Third, the central bank would create new money as needed to promote non-inflationary growth. Decisions on money creation would, as now, be taken by a committee independent of government.

Finally, the new money would be injected into the economy in four possible ways: to finance government spending, in place of taxes or borrowing; to make direct payments to citizens; to redeem outstanding debts, public or private; or to make new loans through banks or other intermediaries. All such mechanisms could (and should) be made as transparent as one might wish.

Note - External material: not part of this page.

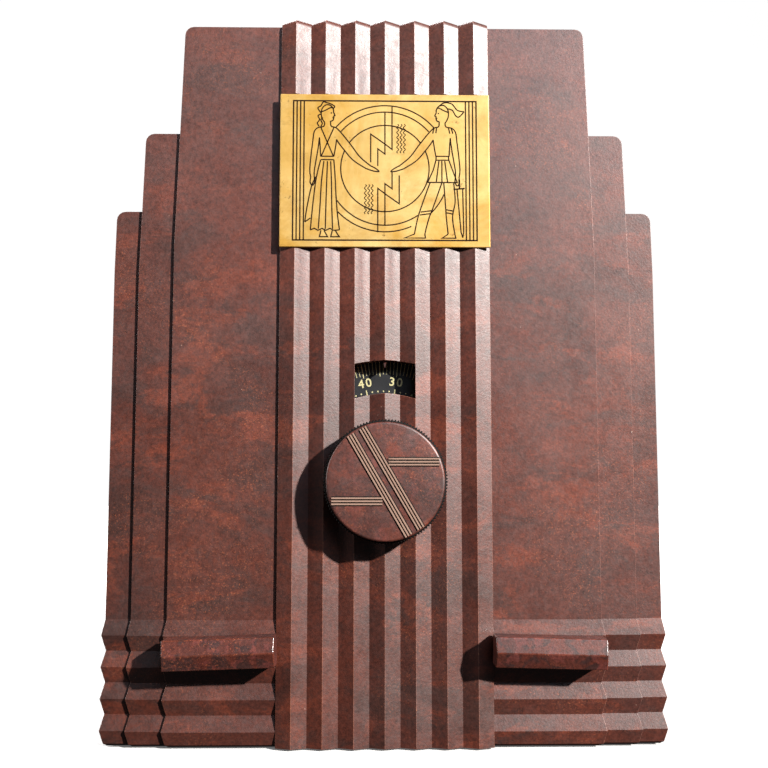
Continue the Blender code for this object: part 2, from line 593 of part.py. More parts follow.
def make_condenser(materials, tuning_axis):
    front, rear = GANG_Y
    base = AXIS_Z - GANG_DROP
    upright_top = AXIS_Z + 26 * MM
    middle = (front + rear) / 2
    walls = [front, middle - GANG_FRAME / 2, rear - GANG_FRAME]
    frame = add_object("condenser_frame", boxes(((-GANG_HALF, front, base), (GANG_HALF, rear, base + GANG_FRAME))),
                       materials["plated_steel"])
    uprights = [((-GANG_HALF + k * 0.1 * MM, y, base + GANG_FRAME / 2),
                 (GANG_HALF - k * 0.1 * MM, y + GANG_FRAME, upright_top)) for k, y in enumerate(walls, 1)]
    join(frame, boxes(*uprights), "uprights")
    frame_ends = (front - THROUGH, rear + THROUGH)
    rail_radius, rail_places = 1.3 * MM, [(-22 * MM, AXIS_Z + 8 * MM), (-22 * MM, AXIS_Z - 8 * MM)]
    holes = [(rod(5.9 * MM, front + THROUGH, rear - THROUGH, 16, "Y"), (0, 0, AXIS_Z)),
             (rod(BORE_RADIUS, frame_ends[0], front + THROUGH - GAP, 16, "Y"), (0, 0, AXIS_Z)),
             (rod(BORE_RADIUS, rear - THROUGH + GAP, frame_ends[1], 16, "Y"), (0, 0, AXIS_Z))]
    holes += [(rod(rail_radius + 0.5 * MM, *frame_ends, 10, "Y"), (x, 0, z)) for x, z in rail_places]
    cut(frame, merged(*holes), "bearings")

    bracket_low, bracket_top = CHASSIS_Z[1] + GAP, base - GAP
    bracket = add_object("condenser_bracket", boxes(((-20 * MM, front + 4 * MM, bracket_low),
                                                     (20 * MM, rear - 4 * MM, bracket_top))), materials["steel"])
    cut(bracket, boxes(((-20 * MM + GANG_FRAME, front, bracket_low - THROUGH),
                        (20 * MM - GANG_FRAME, rear, bracket_top - GANG_FRAME))), "bracket_inside")

    # The rotor's half discs leave the stator as the reading falls from 100 to 0.
    stator_angle = math.pi
    rest_angle = stator_angle + math.radians(1.8 * (100 - DIAL_READING))
    sleeve = [(BORE_RADIUS, front + 3 * MM), (5.2 * MM, front + 3 * MM), (5.2 * MM, rear - 3 * MM),
              (BORE_RADIUS, rear - 3 * MM)]
    rotor = add_object("condenser_rotor", turned(sleeve, 16, closed=True, along="Y"), materials["aluminium"],
                       (0, 0, 0), tuning_axis)
    rotor_plates, stator_plates = [], []
    for start in SECTION_STARTS:
        for k in range(ROTORS_PER_SECTION):
            y = start + k * PLATE_PITCH
            rotor_plates.append((half_disc(0, ROTOR_RADIUS, rest_angle, PLATE_SHEET, y), (0, 0, -AXIS_Z)))
            if k + 1 < ROTORS_PER_SECTION:
                y += PLATE_PITCH / 2
                stator_plates.append((half_disc(7.5 * MM, 24.5 * MM, stator_angle, PLATE_SHEET, y), (0, 0, 0)))
    join(rotor, merged(*rotor_plates), "rotor_plates")
    bore = rod(BORE_RADIUS, front - THROUGH, rear + THROUGH, 16, "Y")
    cut(rotor, bore, "rotor_bore")
    (x, z), (x2, z2) = rail_places
    rails = [(rod(rail_radius, front + 1 * MM, rear - 1 * MM, 10, "Y"), (x, 0, z)),
             (rod(rail_radius, front + 1 * MM, rear - 1 * MM, 10, "Y"), (x2, 0, z2))]
    stator = add_object("condenser_stator", merged(*stator_plates), materials["aluminium"])
    join(stator, merged(*rails), "rails")


# ---------------------------------------------------------------- controls

def make_tuning(materials, axis):
    """The knob, shaft and dial, all on the tuning axis, with their origins on it."""
    count = 2 * KNOB_TEETH
    ring = [(KNOB_RADIUS - (TOOTH_DEPTH if k % 2 else 0), 2 * math.pi * k / count) for k in range(count)]

    def section(y, shrink, teeth=True):
        points = [((r if teeth else KNOB_RADIUS - TOOTH_DEPTH) - shrink, t) for r, t in ring]
        return [(r * math.cos(t), y, r * math.sin(t)) for r, t in points]

    rim_y = KNOB_FACE_Y + 1.2 * MM
    rings = [section(KNOB_BACK_Y, 0), section(rim_y, 0), section(KNOB_FACE_Y, 0.9 * MM, False)]
    knob = add_object("tuning_knob", loft(rings), materials["bakelite"], (0, 0, 0), axis)
    hollow = [(9 * MM, KNOB_BACK_Y + THROUGH), (20 * MM, KNOB_BACK_Y + THROUGH),
              (19.4 * MM, KNOB_BACK_Y - 8 * MM), (9 * MM, KNOB_BACK_Y - 8 * MM)]
    cut(knob, turned(hollow, 28, closed=True, along="Y"), "knob_hollow")
    shaft_end = KNOB_FACE_Y + 4.5 * MM
    cut(knob, rod(BORE_RADIUS, shaft_end - GAP, KNOB_BACK_Y + THROUGH, 16, "Y"), "knob_bore")
    screw_y = KNOB_BACK_Y - 4 * MM
    cut(knob, merged((rod(2.0 * MM, -KNOB_RADIUS - THROUGH, -BORE_RADIUS + 0.5 * MM, 12), (0, screw_y, 0))),
        "screw_hole")
    add_object("knob_set_screw", rod(1.6 * MM, -9.5 * MM, -BORE_RADIUS - GAP, 12), materials["plated_steel"],
               (0, screw_y, 0), axis)
    add_object("tuning_shaft", rod(SHAFT_RADIUS, shaft_end, GANG_Y[1] + 3 * MM, 16, "Y"), materials["steel"],
               (0, 0, 0), axis, smooth=True)
    hub_rear = GANG_Y[0] - 3 * MM
    profile = [(BORE_RADIUS, DIAL_Y), (DIAL_RADIUS, DIAL_Y), (DIAL_RADIUS, DIAL_Y + 0.8 * MM),
               (8 * MM, DIAL_Y + 0.8 * MM), (8 * MM, hub_rear), (BORE_RADIUS, hub_rear)]
    add_object("dial_disc", turned(profile, 48, closed=True, along="Y"), materials["dial_black"], (0, 0, 0), axis)


def make_bar_control(materials, name, side, axis):
    """A bar knob shaped like one pleat, on its shaft, and the control behind it on the chassis."""
    corners = [(x, y, z) for x in (-BAR_HALF_LENGTH, BAR_HALF_LENGTH) for y in (BAR_BACK_Y, BAR_SHOULDER_Y)
               for z in (-BAR_HALF_HEIGHT, BAR_HALF_HEIGHT)]
    ridge = BAR_HALF_LENGTH - BAR_END_DRAFT
    corners += [(x, BAR_SHOULDER_Y - RELIEF, 0) for x in (-ridge, ridge)]
    bm = bmesh.new()
    for corner in corners:
        bm.verts.new(corner)
    bmesh.ops.convex_hull(bm, input=bm.verts)
    bar = add_object(f"{name}_bar_knob", bm, materials["bakelite"], (0, 0, 0), axis)
    shaft_end = BAR_SHOULDER_Y + 3 * MM
    cut(bar, rod(BORE_RADIUS, shaft_end - GAP, BAR_BACK_Y + THROUGH, 16, "Y"), f"{name}_bar_bore")
    apron = CHASSIS_Y[0] + SHEET + GAP
    bore_end = apron + 14 * MM
    add_object(f"{name}_shaft", rod(SHAFT_RADIUS, shaft_end, bore_end - 1 * MM, 16, "Y"), materials["steel"],
               (0, 0, 0), axis, smooth=True)
    profile = [(0, bore_end), (BORE_RADIUS, bore_end), (BORE_RADIUS, apron - 4.5 * MM), (4.8 * MM, apron - 4.5 * MM),
               (4.8 * MM, apron), (13 * MM, apron), (13 * MM, apron + 16 * MM), (11 * MM, apron + 16 * MM),
               (11 * MM, apron + 23 * MM), (0, apron + 23 * MM)]
    add_object(f"{name}_control", turned(profile, 22, along="Y"), materials["plated_steel"],
               (side * BAR_X, 0, BAR_Z), smooth=True)


def make_dial_lamp(materials):
    """The lamp above the dial, in a holder whose strap is screwed to the top of the condenser frame."""
    lamp_y, lamp_z = DIAL_Y + 13 * MM, AXIS_Z + DIAL_RADIUS + 6 * MM
    bulb = [(0, 2), (3.2, 2), (3.2, 0), (5.2, -5), (4.6, -9), (2.4, -11.4), (0, -12)]
    profile = [(r * MM, h * MM) for r, h in bulb]
    add_object("dial_lamp", turned(profile, 16, along="Y"), materials["valve_glass"], (0, lamp_y, lamp_z),
               smooth=True)
    holder_y = lamp_y + 2 * MM + GAP
    strap_low = AXIS_Z + 26 * MM + GAP
    strap_y = (holder_y + 6 * MM, holder_y + 7.2 * MM)
    holder = add_object("dial_lamp_bracket", rod(4.6 * MM, 0, 9 * MM, 16, "Y"), materials["brass"],
                        (0, holder_y, lamp_z))
    join(holder, boxes(((-4 * MM, strap_y[0], strap_low + 0.6 * MM), (4 * MM, strap_y[1], lamp_z))), "lamp_upright")
    foot_y = (strap_y[0] - 0.2 * MM, strap_y[1] + 9 * MM)
    join(holder, boxes(((-6 * MM, foot_y[0], strap_low), (6 * MM, foot_y[1], strap_low + 1.2 * MM))), "lamp_foot")


def main():
    for obj in list(bpy.data.objects):
        bpy.data.objects.remove(obj)
    materials = make_materials()
    make_cabinet(materials)
    make_feet(materials)
    make_plate(materials)
    make_back(materials)
    make_speaker(materials)
    make_chassis(materials)
    for valve in VALVES:
        make_valve(materials, *valve)
    make_chassis_parts(materials)
    tuning_axis = add_axis("tuning_axis", (0, 0, AXIS_Z))
    make_condenser(materials, tuning_axis)
    make_tuning(materials, tuning_axis)
    for name, side in (("volume", -1), ("tone", 1)):
        axis = add_axis(f"{name}_axis", (side * BAR_X, 0, BAR_Z))
        axis.rotation_euler.y = BAR_TILTS[name]
        make_bar_control(materials, name, side, axis)
    make_dial_lamp(materials)


main()
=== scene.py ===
"""Looks for the table radio: materials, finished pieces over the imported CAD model, light and camera."""

import json
import math

import bmesh
import bpy
from mathutils import Matrix, Vector


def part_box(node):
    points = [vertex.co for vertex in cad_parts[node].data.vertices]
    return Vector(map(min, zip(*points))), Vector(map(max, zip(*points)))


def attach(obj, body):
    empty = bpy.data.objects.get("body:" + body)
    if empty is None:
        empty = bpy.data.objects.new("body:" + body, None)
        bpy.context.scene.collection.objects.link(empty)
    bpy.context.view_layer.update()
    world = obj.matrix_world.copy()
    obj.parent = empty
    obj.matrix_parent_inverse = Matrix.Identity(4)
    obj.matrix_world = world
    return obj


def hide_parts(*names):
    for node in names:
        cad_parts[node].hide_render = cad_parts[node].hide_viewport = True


MM = 0.001
MERGE = 2e-6  # vertices closer than this are one, in metres
SHARP = math.radians(24)  # CAD edges that bend more than this are rounded
FLAT = math.radians(0.4)  # faces that bend less than this are merged
SMOOTH = math.radians(38)  # edges that bend less than this are shaded smooth
GLINT_EDGE_BEND = math.radians(33)  # how far a bevel's faces turn outwards at the edges that take the lighter edge material: wear and a painted glint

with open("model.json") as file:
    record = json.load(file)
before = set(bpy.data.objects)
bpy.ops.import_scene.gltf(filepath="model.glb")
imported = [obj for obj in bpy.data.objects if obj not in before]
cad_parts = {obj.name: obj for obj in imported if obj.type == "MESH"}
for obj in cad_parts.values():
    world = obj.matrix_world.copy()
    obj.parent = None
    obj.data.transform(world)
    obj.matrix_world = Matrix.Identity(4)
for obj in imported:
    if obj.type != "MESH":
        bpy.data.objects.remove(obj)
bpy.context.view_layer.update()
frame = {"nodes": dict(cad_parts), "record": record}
nodes = frame["nodes"]


# ---------------------------------------------------------------- shader building

def srgb(red, green, blue):
    """A display colour from 0 to 255 as linear light."""
    def linear(value):
        value /= 255
        return value / 12.92 if value <= 0.04045 else ((value + 0.055) / 1.055) ** 2.4
    return (linear(red), linear(green), linear(blue), 1.0)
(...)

The transition to a system in which money creation is separated from financial intermediation would be feasible, albeit complex. But it would bring huge advantages. It would be possible to increase the money supply without encouraging people to borrow to the hilt. It would end “too big to fail” in banking. It would also transfer seignorage – the benefits from creating money – to the public. In 2013, for example, sterling M1 (transactions money) was 80 per cent of gross domestic product. If the central bank decided this could grow at 5 per cent a year, the government could run a fiscal deficit of 4 per cent of GDP without borrowing or taxing. The right might decide to cut taxes, the left to raise spending. The choice would be political, as it should be.

Opponents will argue that the economy would die for lack of credit. I was once sympathetic to that argument. But only about 10 per cent of UK bank lending has financed business investment in sectors other than commercial property. We could find other ways of funding this.

Our financial system is so unstable because the state first allowed it to create almost all the money in the economy and was then forced to insure it when performing that function. This is a giant hole at the heart of our market economies. It could be closed by separating the provision of money, rightly a function of the state, from the provision of finance, a function of the private sector.

This will not happen now. But remember the possibility. When the next crisis comes – and it surely will – we need to be ready.